PROBLEM TO SOLVE: Starting at the line with "base_frame();" and stopping at the line with "record = json.load(file)", repeat each line exactly. Include both and omit the rest.

===== PROVIDED ENTRIES

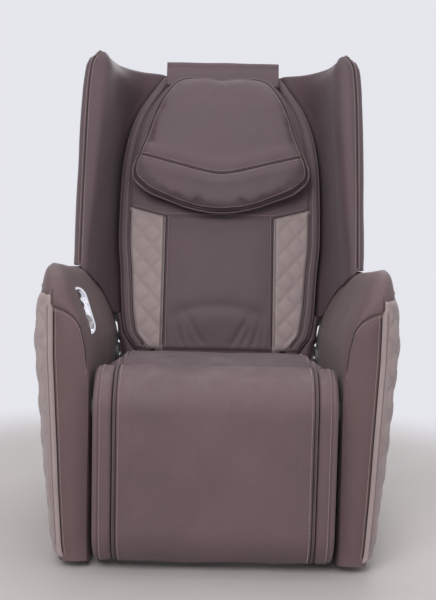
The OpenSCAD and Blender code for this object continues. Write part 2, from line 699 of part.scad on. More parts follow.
axle_y = 60;
roll_gap = 0.2;
guide_in = carriage_hw + 12;
guide_web = 6;
guide_out = guide_in + 28;
// Hair gap between the rail's web and the two flanges that are riveted to it
rail_joint = 0.1;
// C-section rail that the carriage's wheels run in: a web and two flanges
module guide_rail(s) {
  y0 = axle_y - guide_r - roll_gap;
  y1 = axle_y + guide_r + roll_gap;
  color(bright) side(s) back() translate([0, 0, 100]) {
    translate([guide_out - guide_web, y0 - 4, 0]) cube([guide_web, cross_y - y0 + 4, head_u - 104]);
    for (y = [[y0 - 4, y0], [y1, cross_y]]) translate([guide_in, y[0], 0])
      cube([guide_out - guide_web - rail_joint - guide_in, y[1] - y[0], head_u - 104]);
  }
}
module guide_rail_left() { guide_rail(-1); }
module guide_rail_right() { guide_rail(1); }

cover_hw = wing_top_hw - 50;
cover_lo = 60;
cover_mid = 268;
// Rear cover's outer curve [x, y], moved forward by d and cut at half width w
function cover_curve(w, d) = [for (i = [-8 : 8]) let (x = w * i / 8)
  [x, back_d - d - 10 * pow(abs(x) / cover_hw, 2.2)]];
module cover_band(w, u0, u1) {
  translate([0, 0, u0]) linear_extrude(u1 - u0)
    polygon(concat(cover_curve(w, 0), rev(cover_curve(w, shell_t))));
}
cap_hw = strap_hw + 4;
module rear_cover() {
  lo_hw = rail_out - 4;
  color(leather_dark) back() union() {
    cover_band(cover_hw, cover_mid, wing_l - 4);
    cover_band(lo_hw, cover_lo, cover_mid);
    for (s = [-1, 1]) side(s) translate([lo_hw - shell_t, cross_y + cross_t, cover_lo])
      cube([shell_t, back_d - 7 - shell_t - cross_y - cross_t, cover_mid - cover_lo]);
    cover_band(cap_hw, wing_l - 4, back_l);
    translate([-cap_hw, 12.3, back_l - 9]) cube([2 * cap_hw, back_d - 15, 9]);
    for (s = [-1, 1]) side(s) {
      // seat on the wing's rear face
      translate([rail_out - 12, back_d - 15, cover_mid]) cube([40, 4, wing_l - 4 - cover_mid]);
      // shoulder between the wing and the raised cap, and the cap's side wall
      translate([cap_hw - shell_t, 14, wing_l - 4]) cube([rail_out - 2 - cap_hw, back_d - 20, shell_t]);
      translate([cap_hw - shell_t, 14, wing_l - 4]) cube([shell_t, back_d - 20, back_l - wing_l]);
    }
  }
}

// ---------- wings ----------

cushion_lo = 6;
cushion_hi = back_l - 3;
cushion_tab = [for (t = [[cushion_lo, 196], [24, 203], [44, 218], [70, 225], [120, 231], [200, 236],
  [280, 243], [420, 242], [500, 235], [560, 222], [610, 202], [660, 170], [cushion_hi, 128]])
  [t[0], t[1] * half_seat / 243]];
wing_lo = 100;
// Outline [x, y] of a wing at height u; y runs backwards
function wing_ring(u, k) = let (
    xo = lerp(wing_hw, wing_top_hw, max(0, (u - 200) / (wing_l - 200))),
    xi = table(cushion_tab, u) + 6 + 2 * k,
    r = wing_reach - 3 * k,
    xt = xo - wing_t)
  [[rail_out, 95 - k], [xo - 50, 95 - k], [xo - 24 - k, 84], [xo - 8 - k, 44], [xo - k, -20],
   [xo - k, -90], [xo - 2 - k, -150], [xo - 6 - k, -(r - 26)], [xo - 11 - k, -(r - 8)],
   [xo - 19, -r], [xo - 27 + k / 2, -(r - 3)], [xt + k, -(r - 16)], [xt - 3 + k, -(r - 40)],
   [lerp(xi, xt, 0.86), -130], [lerp(xi, xt, 0.68), -92], [lerp(xi, xt, 0.44), -58],
   [lerp(xi, xt, 0.18), -26], [xi, -10], [xi, -0.2], [rail_out, 0]];
module wing_solid() {
  us = [wing_lo, 130, 170, 210, 260, 320, 380, 440, 500, 550, 590, 620, 650, wing_l - 20,
    wing_l - 6, wing_l];
  skin_rings([for (u = rev(us)) let (k = u > wing_l - 1 ? 7 : u > wing_l - 7 ? 2 : 0)
    [for (p = wing_ring(u, k)) [p[0], p[1], u]]], foot = [wing_hw - 50, 30, wing_lo]);
}
// Space that belongs to the armrest and its clearance, seen from the wing
module arm_keepout() {
  g = wing_gap;
  up = concat([[rail_out - 6, 60], [rail_out - 6, arm_r - 152 + g]],
    [for (p = arm_in) [p[0] - 0.6 * g, p[1] + g]],
    [[half_w + 20, arm_r + g], [half_w + 20, 60]]);
  function at(p, y, a) = let (b = y * cos(a) + p[1] * sin(a), c = p[1] * cos(a) - y * sin(a))
    [p[0], recline_y + b, recline_z + c];
  skin_rings([[for (p = up) at(p, -recline_y - arm_front, arm_slope)],
    each [for (a = [arm_slope : 5 : 90]) [for (p = up) at(p, 0, a)]]]);
}
module wing(s) {
  color(leather) side(s) difference() {
    back() wing_solid();
    arm_keepout();
  }
}
module wing_left() { wing(-1); }
module wing_right() { wing(1); }

// ---------- cushions ----------

// Outline points [x, u] of a symmetric cushion from a half width table
function outline(tab) = let (r = [for (t = tab) [t[1], t[0]]])
  concat(r, rev([for (p = r) [-p[0], p[1]]]));
// Ring of an outline moved in by d, at height n; w and h are its half sizes, c its middle
function inset_ring(o, d, n, w, h, c) =
  [for (p = o) [p[0] * (1 - d / w), -n, c + (p[1] - c) * (1 - d / h)]];
module back_cushion() {
  o = outline([for (i = [0 : 22]) let (u = lerp(cushion_lo, cushion_hi, i / 22))
    [u, (i == 22 ? -14 : 0) + table(cushion_tab, u)]]);
  e = cushion_t;
  f = cushion_t + cushion_crown;
  w = 243;
  h = (cushion_hi - cushion_lo) / 2;
  rows = [[14, soft_fit], [3, 4], [0, 12], [0, e - 12], [3, e - 4], [10, e], [22, e + 4],
    [27, e + 1.5], [32, e + 5], [60, lerp(e, f, 0.55)], [105, lerp(e, f, 0.8)], [108, lerp(e, f, 0.72)],
    [111, lerp(e, f, 0.82)], [170, f], [w * 0.96, f]];
  color(leather) back() skin_rings([for (r = rows) inset_ring(o, r[0], r[1], w, h, (cushion_hi + cushion_lo) / 2)]);
}
strap_front = cushion_t + cushion_crown;
hinge_u = back_l + soft_fit + strap_t / 2;
module pillow_strap() {
  color(leather) back() union() {
    translate([-strap_hw, -strap_front, back_l + soft_fit])
      cube([2 * strap_hw, strap_front + back_d + soft_fit + strap_t, strap_t]);
    translate([-strap_hw, back_d + soft_fit, back_l - 105]) cube([2 * strap_hw, strap_t, 106]);
  }
}
module head_pillow() {
  l = pillow_l;
  k = pillow_hw / 216;
  tab = [[0, 138], [5, 152], [20, 163], [74, 178], [115, 187], [151, 194], [202, 204], [250, 210],
    [280, 214], [296, 216], [308, 212], [318, 196], [332, 160], [346, 112], [357, 60], [362, 0]];
  top = hinge_u - flap_l;
  o = [for (p = outline([for (t = tab) [t[0], t[1] * k]])) [p[0], top - p[1] * l / 362]];
  n0 = strap_front + soft_fit;
  t = pillow_t;
  rows = [[30, n0], [8, n0 + 2], [2, n0 + 8], [0, n0 + 16], [1, n0 + 24], [7, n0 + 33],
    [16, n0 + 38], [20, n0 + 37], [24, n0 + 40], [50, n0 + t * 0.9], [100, n0 + t * 0.98],
    [150, n0 + t]];
  color(leather) back() union() {
    skin_rings([for (r = rev(rows)) inset_ring(o, r[0], r[1], 165, l / 2, top - l / 2)]);
    translate([-strap_hw, -n0 - strap_t, top - 14]) cube([2 * strap_hw, strap_t, flap_l + 14]);
    // rolled upper edge of the flap, which the pillow folds about
    xcyl(-strap_hw, strap_hw, -n0 - strap_t / 2, hinge_u, strap_t / 2);
  }
}

// ---------- massage unit ----------

guide_v = carriage_hh - 16;
module massage_carriage() {
  color(black) back() translate([0, 0, carriage_u]) difference() {
    union() {
      translate([-carriage_hw, 72, -carriage_hh]) cube([2 * carriage_hw, 4, 2 * carriage_hh]);
      for (s = [-1, 1]) side(s) translate([carriage_hw - 8, 46, -carriage_hh])
        cube([8, 28, 2 * carriage_hh]);
      for (s = [-1, 1]) translate([s * arm_pivot_x, 73, 0]) rotate([90, 0, 0])
        cylinder(r = 6, h = 44);
    }
    for (v = [-guide_v, guide_v]) xcyl(-carriage_hw - 1, carriage_hw + 1, axle_y, v, guide_axle_r + run_fit);
    translate([-40, 71, -carriage_hh + 6]) cube([80, 6, 24]);
  }
}
module massage_motor() {
  color(grey) back() translate([0, 0, carriage_u]) union() {
    xcyl(-40, 40, 51, -6, 21);
    translate([-20, 30, -16]) cube([40, 42, 20]);
  }
}
module travel_motor() {
  color(grey) back() translate([0, 0, carriage_u]) union() {
    translate([84, 34, -20]) cube([50, 38, 40]);
    xcyl(60 + 20, 84, 60, 0, 6);
  }
}
module guide_axle(v) {
  color(bright) back() union() {
    xcyl(-guide_in - 18, guide_in + 18, axle_y, carriage_u + v, guide_axle_r);
    for (s = [-1, 1]) side(s) difference() {
      xcyl(guide_in + 2, guide_in + 18, axle_y, carriage_u + v, guide_r);
      for (a = [0 : 60 : 300]) xcyl(guide_in + 14, guide_in + 20, axle_y + 9 * cos(a),
        carriage_u + v + 9 * sin(a), 2);
    }
  }
}
module guide_axle_upper() { guide_axle(guide_v); }
module guide_axle_lower() { guide_axle(-guide_v); }
roller_y = roller_r + 4;
module massage_arm(s) {
  color(steel) side(s) back() translate([arm_pivot_x, 0, carriage_u]) difference() {
    union() {
      translate([-4, 14, -arm_reach - 10]) cube([6, 26, 2 * arm_reach + 20]);
      translate([0, 68, 0]) rotate([90, 0, 0]) cylinder(r = 13, h = 36);
      for (v = [-arm_reach, arm_reach]) xcyl(1, 3 + roller_w + 2, roller_y, v, roller_axle_r);
    }
    translate([0, 75, 0]) rotate([90, 0, 0]) cylinder(r = 6 + run_fit, h = 80);
  }
}
module massage_arm_left() { massage_arm(-1); }
module massage_arm_right() { massage_arm(1); }
module massage_roller(s, v) {
  r = roller_r;
  w = roller_w;
  color(taupe) side(s) back() translate([arm_pivot_x + 3, roller_y, carriage_u + v])
    rotate([90, 0, 90]) rotate_extrude() polygon(concat([[roller_axle_r + run_fit, 0]],
      [for (a = [-60 : 15 : 60]) [r - 8 + 8 * (cos(a) - 0.5) * 2, w / 2 + w / 2 * sin(a) / sin(60)]],
      [[roller_axle_r + run_fit, w]]));
}
module massage_roller_ul() { massage_roller(-1, arm_reach); }
module massage_roller_ur() { massage_roller(1, arm_reach); }
module massage_roller_ll() { massage_roller(-1, -arm_reach); }
module massage_roller_lr() { massage_roller(1, -arm_reach); }

// ---------- recline actuator ----------

// Rod eye at rest, where the back frame's cross tube passes
eye_y = recline_y + act_n * cos(back_lean) + act_u * sin(back_lean);
eye_z = recline_z - act_n * sin(back_lean) + act_u * cos(back_lean);
act_len = sqrt(pow(eye_y - act_y, 2) + pow(eye_z - act_z, 2));
act_ang = atan2(eye_z - act_z, eye_y - act_y);
eye_in = act_pin_r + act_eye_play;
// Frame of the actuator: Z along the rod from the foot pivot, X across
module act() {
  translate([0, act_y, act_z]) rotate([-(90 - act_ang), 0, 0]) children();
}
module actuator_foot() {
  color(steel) union() {
    for (s = [-1, 1]) side(s) across(22, 28)
      polygon([[act_y - 30, tray_z + tray_t], [act_y + 30, tray_z + tray_t],
        [act_y + 12, act_z + 10], [act_y - 12, act_z + 10]]);
    xcyl(-28, 28, act_y, act_z, act_pin_r);
  }
}
module actuator_tube() {
  color(black) act() difference() {
    union() {
      xcyl(-21.7, 21.7, 0, 0, act_pin_r + 10);
      cylinder(r = act_tube_r, h = act_len - 62);
      translate([0, -34, 12]) cylinder(r = 17, h = 96);
      translate([-14, -34, 10]) cube([28, 34, 26]);
    }
    xcyl(-23, 23, 0, 0, act_pin_r + run_fit);
    translate([0, 0, 24]) cylinder(r = act_rod_r + run_fit, h = act_len);
  }
}
module actuator_rod() {
  color(bright) act() difference() {
    union() {
      translate([0, 0, 80]) cylinder(r = act_rod_r, h = act_len - 80 - eye_in);
      xcyl(-9, 9, 0, act_len, eye_in + 6);
    }
    xcyl(-10, 10, 0, act_len, eye_in);
  }
}

base_frame();
side_plate_left();
side_plate_right();
floor_glides();
recline_pins();
lift_pins();
armrest_left();
armrest_right();
side_panel_left();
side_panel_right();
rear_skirt();
electronics_tray();
control_box();
air_pump();
air_valves();
power_inlet();
power_switch();
transport_wheel_left();
transport_wheel_right();
wheel_axle();
seat_pan();
seat_cushion();
controller_bezel();
controller_dial();
controller_button_up();
controller_button_down();
actuator_foot();
actuator_tube();
actuator_rod();
leg_arm_left();
leg_arm_right();
flip_shaft();
calf_core();
calf_pad();
calf_lining_left();
calf_lining_right();
back_frame();
guide_rail_left();
guide_rail_right();
rear_cover();
wing_left();
wing_right();
back_cushion();
pillow_strap();
head_pillow();
massage_carriage();
massage_motor();
travel_motor();
guide_axle_upper();
guide_axle_lower();
massage_arm_left();
massage_arm_right();
massage_roller_ul();
massage_roller_ur();
massage_roller_ll();
massage_roller_lr();
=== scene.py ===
"""Looks of a massage armchair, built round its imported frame.

Each sub-assembly is a class that holds its sizes in metres and has methods that build its
meshes and dress them. Local coordinates of the backrest are (x, n, u): across, out of the
back's face, and up along the back from the recline pivot.
"""

import json
import logging
import math
from dataclasses import dataclass, field
from enum import Enum
from typing import Callable, Sequence

import bpy
import numpy as np
from mathutils import Matrix, Vector
from mathutils.bvhtree import BVHTree


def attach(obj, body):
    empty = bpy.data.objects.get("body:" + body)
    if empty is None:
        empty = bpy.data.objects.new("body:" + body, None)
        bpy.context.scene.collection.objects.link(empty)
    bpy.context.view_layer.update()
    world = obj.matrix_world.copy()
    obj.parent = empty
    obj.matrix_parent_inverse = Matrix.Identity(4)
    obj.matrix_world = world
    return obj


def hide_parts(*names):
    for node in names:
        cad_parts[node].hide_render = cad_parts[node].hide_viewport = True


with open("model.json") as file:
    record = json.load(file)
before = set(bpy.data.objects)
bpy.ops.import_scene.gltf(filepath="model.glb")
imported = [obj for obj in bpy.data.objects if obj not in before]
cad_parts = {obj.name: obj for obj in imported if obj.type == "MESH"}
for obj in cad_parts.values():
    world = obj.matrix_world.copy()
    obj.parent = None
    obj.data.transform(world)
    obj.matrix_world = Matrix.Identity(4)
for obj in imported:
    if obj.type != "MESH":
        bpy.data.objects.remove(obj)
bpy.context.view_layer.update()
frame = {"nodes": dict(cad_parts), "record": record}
LOG = logging.getLogger("massage_chair")

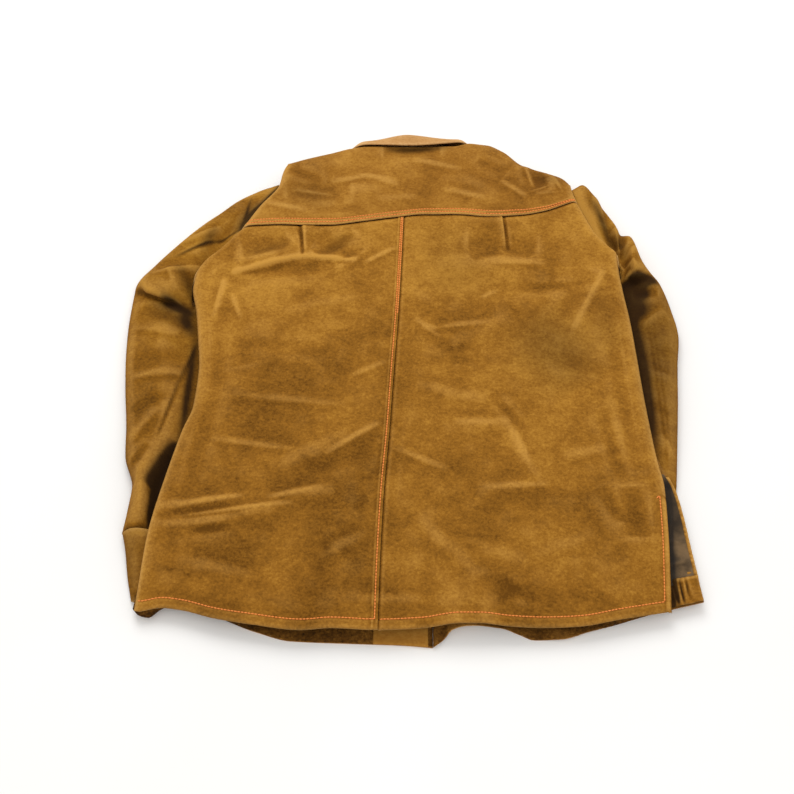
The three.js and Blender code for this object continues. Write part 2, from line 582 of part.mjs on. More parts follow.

==========

OUTPUT BELOW:
base_frame();
side_plate_left();
side_plate_right();
floor_glides();
recline_pins();
lift_pins();
armrest_left();
armrest_right();
side_panel_left();
side_panel_right();
rear_skirt();
electronics_tray();
control_box();
air_pump();
air_valves();
power_inlet();
power_switch();
transport_wheel_left();
transport_wheel_right();
wheel_axle();
seat_pan();
seat_cushion();
controller_bezel();
controller_dial();
controller_button_up();
controller_button_down();
actuator_foot();
actuator_tube();
actuator_rod();
leg_arm_left();
leg_arm_right();
flip_shaft();
calf_core();
calf_pad();
calf_lining_left();
calf_lining_right();
back_frame();
guide_rail_left();
guide_rail_right();
rear_cover();
wing_left();
wing_right();
back_cushion();
pillow_strap();
head_pillow();
massage_carriage();
massage_motor();
travel_motor();
guide_axle_upper();
guide_axle_lower();
massage_arm_left();
massage_arm_right();
massage_roller_ul();
massage_roller_ur();
massage_roller_ll();
massage_roller_lr();
=== scene.py ===
"""Looks of a massage armchair, built round its imported frame.

Each sub-assembly is a class that holds its sizes in metres and has methods that build its
meshes and dress them. Local coordinates of the backrest are (x, n, u): across, out of the
back's face, and up along the back from the recline pivot.
"""

import json
import logging
import math
from dataclasses import dataclass, field
from enum import Enum
from typing import Callable, Sequence

import bpy
import numpy as np
from mathutils import Matrix, Vector
from mathutils.bvhtree import BVHTree


def attach(obj, body):
    empty = bpy.data.objects.get("body:" + body)
    if empty is None:
        empty = bpy.data.objects.new("body:" + body, None)
        bpy.context.scene.collection.objects.link(empty)
    bpy.context.view_layer.update()
    world = obj.matrix_world.copy()
    obj.parent = empty
    obj.matrix_parent_inverse = Matrix.Identity(4)
    obj.matrix_world = world
    return obj


def hide_parts(*names):
    for node in names:
        cad_parts[node].hide_render = cad_parts[node].hide_viewport = True


with open("model.json") as file:
    record = json.load(file)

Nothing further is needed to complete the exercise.